━━━ Data section

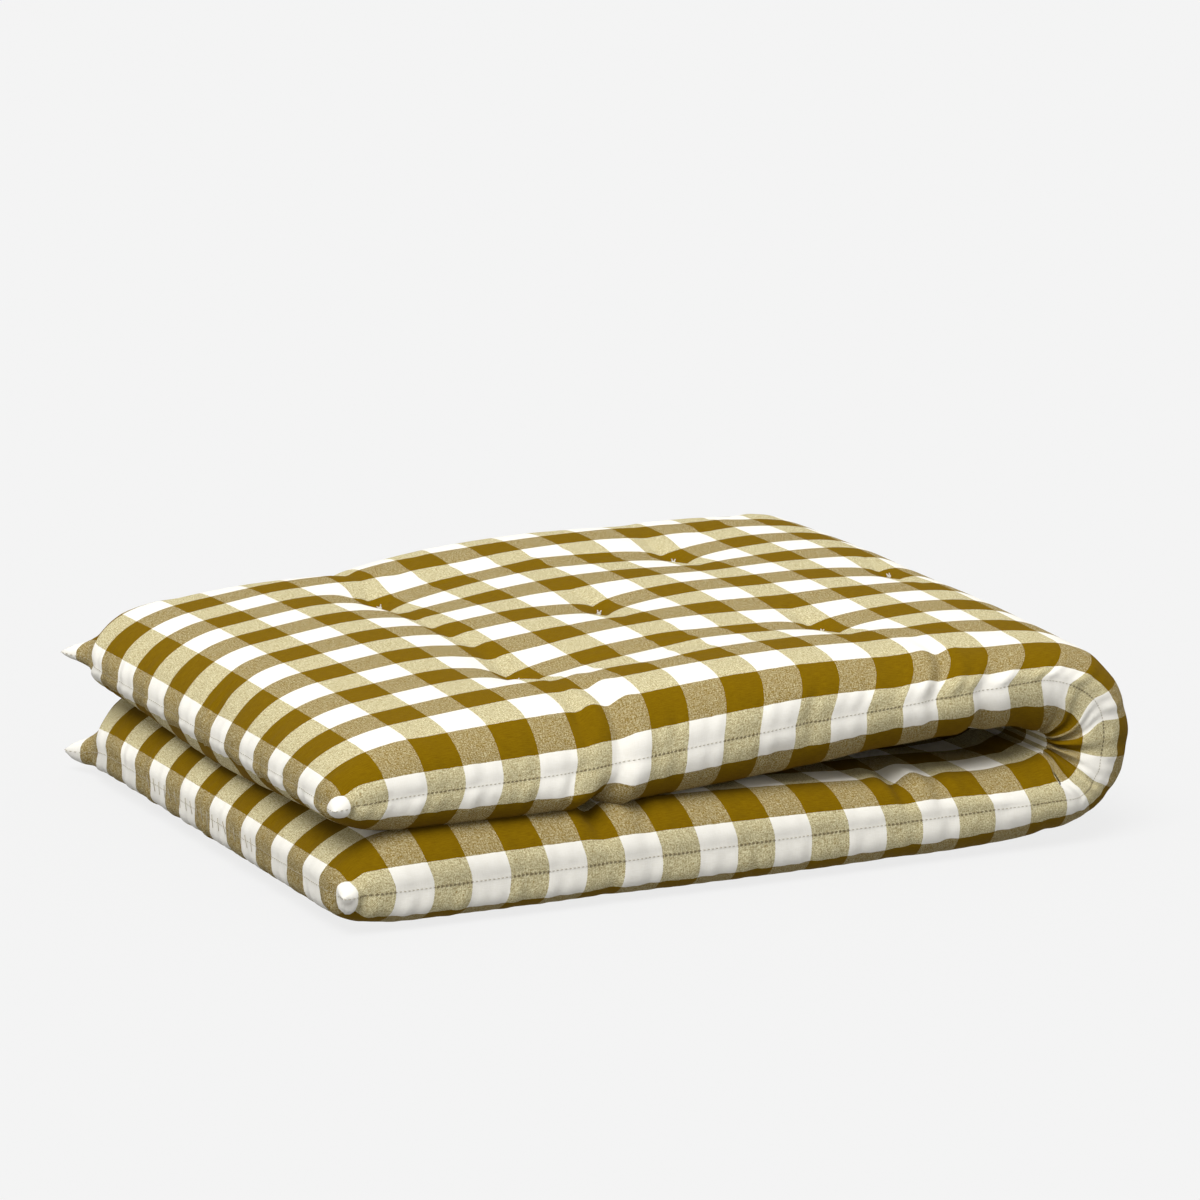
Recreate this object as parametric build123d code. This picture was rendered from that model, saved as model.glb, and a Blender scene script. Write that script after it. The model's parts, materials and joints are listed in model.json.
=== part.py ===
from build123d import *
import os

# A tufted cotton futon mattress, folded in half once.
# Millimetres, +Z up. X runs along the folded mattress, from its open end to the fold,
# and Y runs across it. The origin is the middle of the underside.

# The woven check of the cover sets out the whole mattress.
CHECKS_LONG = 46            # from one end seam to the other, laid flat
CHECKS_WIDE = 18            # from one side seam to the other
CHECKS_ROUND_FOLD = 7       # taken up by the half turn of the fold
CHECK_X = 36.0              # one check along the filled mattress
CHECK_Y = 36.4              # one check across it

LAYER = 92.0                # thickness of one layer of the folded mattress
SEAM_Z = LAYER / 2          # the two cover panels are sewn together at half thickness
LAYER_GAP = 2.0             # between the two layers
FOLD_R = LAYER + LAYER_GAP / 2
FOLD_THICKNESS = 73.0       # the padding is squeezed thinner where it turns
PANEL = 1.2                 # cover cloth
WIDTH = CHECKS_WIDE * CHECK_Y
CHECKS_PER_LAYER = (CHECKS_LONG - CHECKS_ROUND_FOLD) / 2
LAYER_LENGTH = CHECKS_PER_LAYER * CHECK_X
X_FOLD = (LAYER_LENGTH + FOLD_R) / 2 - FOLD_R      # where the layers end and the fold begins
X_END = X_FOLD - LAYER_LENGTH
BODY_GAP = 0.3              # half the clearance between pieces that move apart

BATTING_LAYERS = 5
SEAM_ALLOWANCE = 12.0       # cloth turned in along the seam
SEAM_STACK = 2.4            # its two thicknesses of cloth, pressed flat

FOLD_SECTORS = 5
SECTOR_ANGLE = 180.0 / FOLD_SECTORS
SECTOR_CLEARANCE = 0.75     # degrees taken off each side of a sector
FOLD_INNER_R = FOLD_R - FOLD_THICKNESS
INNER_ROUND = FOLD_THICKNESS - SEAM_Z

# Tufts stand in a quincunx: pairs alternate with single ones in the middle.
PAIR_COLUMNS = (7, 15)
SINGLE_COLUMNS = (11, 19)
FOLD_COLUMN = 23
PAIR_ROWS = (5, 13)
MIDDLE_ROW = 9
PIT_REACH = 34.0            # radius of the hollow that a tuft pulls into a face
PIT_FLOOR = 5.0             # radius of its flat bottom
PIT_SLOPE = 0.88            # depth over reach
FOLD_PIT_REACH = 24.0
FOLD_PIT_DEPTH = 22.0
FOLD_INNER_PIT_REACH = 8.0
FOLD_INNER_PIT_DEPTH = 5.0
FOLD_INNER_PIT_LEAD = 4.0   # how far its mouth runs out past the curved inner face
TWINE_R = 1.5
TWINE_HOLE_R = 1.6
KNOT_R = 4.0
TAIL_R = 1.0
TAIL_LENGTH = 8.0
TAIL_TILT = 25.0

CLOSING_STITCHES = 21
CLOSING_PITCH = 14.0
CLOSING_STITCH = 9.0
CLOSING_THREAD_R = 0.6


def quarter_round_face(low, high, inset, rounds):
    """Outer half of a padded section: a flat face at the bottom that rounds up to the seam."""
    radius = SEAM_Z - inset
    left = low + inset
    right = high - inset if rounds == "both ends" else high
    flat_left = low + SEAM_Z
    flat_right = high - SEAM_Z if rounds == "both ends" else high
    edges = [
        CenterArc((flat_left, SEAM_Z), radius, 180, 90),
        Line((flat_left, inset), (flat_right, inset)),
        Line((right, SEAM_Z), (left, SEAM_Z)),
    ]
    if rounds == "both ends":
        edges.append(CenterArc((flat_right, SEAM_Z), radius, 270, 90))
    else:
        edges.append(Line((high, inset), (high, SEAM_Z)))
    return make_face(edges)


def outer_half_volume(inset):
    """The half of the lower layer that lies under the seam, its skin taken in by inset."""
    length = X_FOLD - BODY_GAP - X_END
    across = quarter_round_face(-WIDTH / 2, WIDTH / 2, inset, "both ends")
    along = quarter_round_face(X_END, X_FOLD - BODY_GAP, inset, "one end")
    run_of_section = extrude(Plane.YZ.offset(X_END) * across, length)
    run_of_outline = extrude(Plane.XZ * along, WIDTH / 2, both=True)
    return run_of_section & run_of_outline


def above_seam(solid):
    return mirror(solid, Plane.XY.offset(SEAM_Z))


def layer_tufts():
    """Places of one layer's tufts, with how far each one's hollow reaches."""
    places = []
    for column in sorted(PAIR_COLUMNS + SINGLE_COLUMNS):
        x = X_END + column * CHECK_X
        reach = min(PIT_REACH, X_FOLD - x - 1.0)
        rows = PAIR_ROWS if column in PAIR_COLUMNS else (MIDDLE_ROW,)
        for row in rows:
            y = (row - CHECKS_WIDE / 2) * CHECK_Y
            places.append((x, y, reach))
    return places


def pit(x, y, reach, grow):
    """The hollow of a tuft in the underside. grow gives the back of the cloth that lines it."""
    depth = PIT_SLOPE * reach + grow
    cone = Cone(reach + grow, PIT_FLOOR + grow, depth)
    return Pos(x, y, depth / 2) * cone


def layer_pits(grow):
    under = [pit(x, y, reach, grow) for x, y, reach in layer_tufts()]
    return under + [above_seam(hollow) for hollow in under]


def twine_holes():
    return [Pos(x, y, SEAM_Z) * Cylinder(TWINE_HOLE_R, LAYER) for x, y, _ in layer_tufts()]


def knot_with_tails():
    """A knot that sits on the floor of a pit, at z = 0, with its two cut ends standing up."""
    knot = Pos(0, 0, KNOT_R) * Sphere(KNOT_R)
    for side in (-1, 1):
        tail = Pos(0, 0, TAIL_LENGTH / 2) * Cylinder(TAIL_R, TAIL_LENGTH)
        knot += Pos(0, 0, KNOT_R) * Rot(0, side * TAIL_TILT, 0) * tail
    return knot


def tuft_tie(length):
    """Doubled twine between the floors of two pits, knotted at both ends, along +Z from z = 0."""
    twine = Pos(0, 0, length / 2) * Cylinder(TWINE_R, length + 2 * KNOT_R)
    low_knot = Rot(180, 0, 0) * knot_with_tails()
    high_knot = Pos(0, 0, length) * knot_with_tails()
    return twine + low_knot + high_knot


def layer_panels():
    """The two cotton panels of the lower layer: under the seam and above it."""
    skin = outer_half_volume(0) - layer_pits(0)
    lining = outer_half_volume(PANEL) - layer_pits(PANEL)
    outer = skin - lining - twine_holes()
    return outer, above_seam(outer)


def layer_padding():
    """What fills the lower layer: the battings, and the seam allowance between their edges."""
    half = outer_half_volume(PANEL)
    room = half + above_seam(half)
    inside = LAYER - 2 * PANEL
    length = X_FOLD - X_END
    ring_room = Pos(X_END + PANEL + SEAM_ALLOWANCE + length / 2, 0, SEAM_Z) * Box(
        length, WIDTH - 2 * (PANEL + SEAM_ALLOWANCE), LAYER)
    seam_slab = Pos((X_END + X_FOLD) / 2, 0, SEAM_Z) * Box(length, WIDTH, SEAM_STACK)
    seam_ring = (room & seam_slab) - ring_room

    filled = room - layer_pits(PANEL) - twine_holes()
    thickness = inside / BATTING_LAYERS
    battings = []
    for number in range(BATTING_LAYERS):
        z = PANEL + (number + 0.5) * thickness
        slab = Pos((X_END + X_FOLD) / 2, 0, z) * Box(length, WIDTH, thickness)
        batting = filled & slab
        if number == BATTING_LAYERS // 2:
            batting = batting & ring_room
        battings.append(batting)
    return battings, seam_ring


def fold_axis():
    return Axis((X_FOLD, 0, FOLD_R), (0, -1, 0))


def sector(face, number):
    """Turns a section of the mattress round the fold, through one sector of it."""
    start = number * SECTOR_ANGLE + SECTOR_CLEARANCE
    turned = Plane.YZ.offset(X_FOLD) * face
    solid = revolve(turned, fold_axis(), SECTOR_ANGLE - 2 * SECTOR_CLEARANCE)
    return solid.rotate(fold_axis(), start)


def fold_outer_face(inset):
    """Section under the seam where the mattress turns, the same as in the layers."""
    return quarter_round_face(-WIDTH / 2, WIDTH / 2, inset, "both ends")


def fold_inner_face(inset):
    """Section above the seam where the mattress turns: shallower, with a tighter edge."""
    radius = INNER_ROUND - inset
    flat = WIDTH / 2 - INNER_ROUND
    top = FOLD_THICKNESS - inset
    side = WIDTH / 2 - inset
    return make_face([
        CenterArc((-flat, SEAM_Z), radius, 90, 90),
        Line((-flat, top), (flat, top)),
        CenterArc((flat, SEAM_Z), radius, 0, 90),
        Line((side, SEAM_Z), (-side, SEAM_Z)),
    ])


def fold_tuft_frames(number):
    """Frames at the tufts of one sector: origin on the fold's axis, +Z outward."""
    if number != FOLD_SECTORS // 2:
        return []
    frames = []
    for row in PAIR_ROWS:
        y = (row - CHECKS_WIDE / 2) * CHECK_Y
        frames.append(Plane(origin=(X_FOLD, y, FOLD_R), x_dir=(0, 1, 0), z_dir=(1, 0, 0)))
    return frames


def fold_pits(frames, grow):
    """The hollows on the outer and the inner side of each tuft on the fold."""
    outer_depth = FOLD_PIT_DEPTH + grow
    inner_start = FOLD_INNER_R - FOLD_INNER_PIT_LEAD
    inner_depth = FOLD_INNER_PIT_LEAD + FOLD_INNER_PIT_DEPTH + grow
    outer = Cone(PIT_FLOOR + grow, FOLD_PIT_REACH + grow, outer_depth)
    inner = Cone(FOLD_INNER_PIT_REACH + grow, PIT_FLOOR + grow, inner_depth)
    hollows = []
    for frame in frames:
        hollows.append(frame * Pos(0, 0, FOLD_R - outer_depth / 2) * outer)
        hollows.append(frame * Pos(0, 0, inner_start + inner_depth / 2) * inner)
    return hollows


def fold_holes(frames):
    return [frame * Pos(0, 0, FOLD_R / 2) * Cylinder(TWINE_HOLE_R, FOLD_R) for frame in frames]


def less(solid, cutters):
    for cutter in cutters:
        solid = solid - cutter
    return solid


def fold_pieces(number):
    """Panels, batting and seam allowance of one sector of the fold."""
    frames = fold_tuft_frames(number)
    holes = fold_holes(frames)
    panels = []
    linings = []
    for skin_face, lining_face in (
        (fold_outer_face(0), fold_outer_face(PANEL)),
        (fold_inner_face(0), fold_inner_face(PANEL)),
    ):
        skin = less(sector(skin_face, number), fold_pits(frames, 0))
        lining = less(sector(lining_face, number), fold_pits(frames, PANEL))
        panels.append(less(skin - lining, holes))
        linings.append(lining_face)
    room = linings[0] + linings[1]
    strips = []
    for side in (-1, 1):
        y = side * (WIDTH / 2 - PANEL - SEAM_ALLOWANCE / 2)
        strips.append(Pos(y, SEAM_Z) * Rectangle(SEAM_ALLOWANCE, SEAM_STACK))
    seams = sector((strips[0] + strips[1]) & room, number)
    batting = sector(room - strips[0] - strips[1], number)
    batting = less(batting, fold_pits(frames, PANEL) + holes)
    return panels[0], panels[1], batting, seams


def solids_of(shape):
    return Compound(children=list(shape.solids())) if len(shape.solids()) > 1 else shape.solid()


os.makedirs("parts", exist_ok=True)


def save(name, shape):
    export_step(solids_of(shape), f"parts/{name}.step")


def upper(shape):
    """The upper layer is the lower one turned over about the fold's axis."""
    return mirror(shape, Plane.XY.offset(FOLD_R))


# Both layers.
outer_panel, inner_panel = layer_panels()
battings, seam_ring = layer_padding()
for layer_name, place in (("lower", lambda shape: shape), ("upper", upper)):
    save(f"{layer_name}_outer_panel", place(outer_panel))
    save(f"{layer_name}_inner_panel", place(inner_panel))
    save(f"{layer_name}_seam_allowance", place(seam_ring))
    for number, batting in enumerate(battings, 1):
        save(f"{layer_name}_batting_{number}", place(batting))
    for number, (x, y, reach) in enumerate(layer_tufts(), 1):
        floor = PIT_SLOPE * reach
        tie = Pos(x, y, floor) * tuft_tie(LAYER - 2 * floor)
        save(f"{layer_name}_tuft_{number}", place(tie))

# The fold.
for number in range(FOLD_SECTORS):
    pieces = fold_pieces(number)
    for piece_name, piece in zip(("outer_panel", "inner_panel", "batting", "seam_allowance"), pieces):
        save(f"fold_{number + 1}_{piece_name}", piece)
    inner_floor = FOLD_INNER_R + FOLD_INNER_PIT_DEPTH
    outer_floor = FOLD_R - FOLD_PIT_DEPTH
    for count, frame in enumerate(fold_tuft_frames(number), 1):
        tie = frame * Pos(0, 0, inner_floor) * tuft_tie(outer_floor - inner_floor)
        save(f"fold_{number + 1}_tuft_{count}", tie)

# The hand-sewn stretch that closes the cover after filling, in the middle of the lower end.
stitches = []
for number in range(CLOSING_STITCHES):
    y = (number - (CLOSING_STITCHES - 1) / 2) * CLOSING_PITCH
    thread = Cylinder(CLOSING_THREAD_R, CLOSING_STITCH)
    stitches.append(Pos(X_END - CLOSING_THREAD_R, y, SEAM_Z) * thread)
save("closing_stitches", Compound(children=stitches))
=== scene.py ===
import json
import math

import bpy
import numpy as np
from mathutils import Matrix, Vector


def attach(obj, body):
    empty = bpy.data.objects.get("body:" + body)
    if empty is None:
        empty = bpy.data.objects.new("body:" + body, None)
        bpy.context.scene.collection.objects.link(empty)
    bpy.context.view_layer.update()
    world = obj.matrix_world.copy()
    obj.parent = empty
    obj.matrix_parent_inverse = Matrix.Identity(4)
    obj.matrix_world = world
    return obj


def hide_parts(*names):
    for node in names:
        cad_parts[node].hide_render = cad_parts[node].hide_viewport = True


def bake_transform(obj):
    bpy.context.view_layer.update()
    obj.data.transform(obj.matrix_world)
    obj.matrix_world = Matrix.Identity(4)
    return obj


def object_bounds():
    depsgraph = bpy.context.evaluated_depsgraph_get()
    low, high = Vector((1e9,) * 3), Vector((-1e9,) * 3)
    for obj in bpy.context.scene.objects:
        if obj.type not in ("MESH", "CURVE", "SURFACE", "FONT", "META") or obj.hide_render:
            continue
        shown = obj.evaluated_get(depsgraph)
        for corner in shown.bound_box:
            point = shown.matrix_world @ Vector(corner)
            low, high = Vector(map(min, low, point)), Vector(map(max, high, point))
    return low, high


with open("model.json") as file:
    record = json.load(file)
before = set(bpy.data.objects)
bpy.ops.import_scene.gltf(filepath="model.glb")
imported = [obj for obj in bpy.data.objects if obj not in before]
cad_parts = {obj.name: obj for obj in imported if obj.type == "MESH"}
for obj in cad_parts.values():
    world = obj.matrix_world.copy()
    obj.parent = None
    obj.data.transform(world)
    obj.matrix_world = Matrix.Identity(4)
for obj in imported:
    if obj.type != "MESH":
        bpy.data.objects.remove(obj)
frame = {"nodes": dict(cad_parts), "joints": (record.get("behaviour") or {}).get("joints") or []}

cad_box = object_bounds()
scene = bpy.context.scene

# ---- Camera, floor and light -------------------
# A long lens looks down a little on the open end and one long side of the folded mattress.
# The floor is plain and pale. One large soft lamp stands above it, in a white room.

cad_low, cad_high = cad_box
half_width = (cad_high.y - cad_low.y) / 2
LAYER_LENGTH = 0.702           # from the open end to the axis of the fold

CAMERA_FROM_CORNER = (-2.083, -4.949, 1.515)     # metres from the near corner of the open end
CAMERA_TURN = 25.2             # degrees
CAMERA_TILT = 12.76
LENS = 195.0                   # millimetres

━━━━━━

_Task details_. Extract the run of lines that opens with the line containing "# The hand-sewn" and closes with the line containing "bpy.context.scene.collection.objects.link(empty)"; reproduce it exactly and add nothing.

_Problem solution_.
# The hand-sewn stretch that closes the cover after filling, in the middle of the lower end.
stitches = []
for number in range(CLOSING_STITCHES):
    y = (number - (CLOSING_STITCHES - 1) / 2) * CLOSING_PITCH
    thread = Cylinder(CLOSING_THREAD_R, CLOSING_STITCH)
    stitches.append(Pos(X_END - CLOSING_THREAD_R, y, SEAM_Z) * thread)
save("closing_stitches", Compound(children=stitches))
=== scene.py ===
import json
import math

import bpy
import numpy as np
from mathutils import Matrix, Vector


def attach(obj, body):
    empty = bpy.data.objects.get("body:" + body)
    if empty is None:
        empty = bpy.data.objects.new("body:" + body, None)
        bpy.context.scene.collection.objects.link(empty)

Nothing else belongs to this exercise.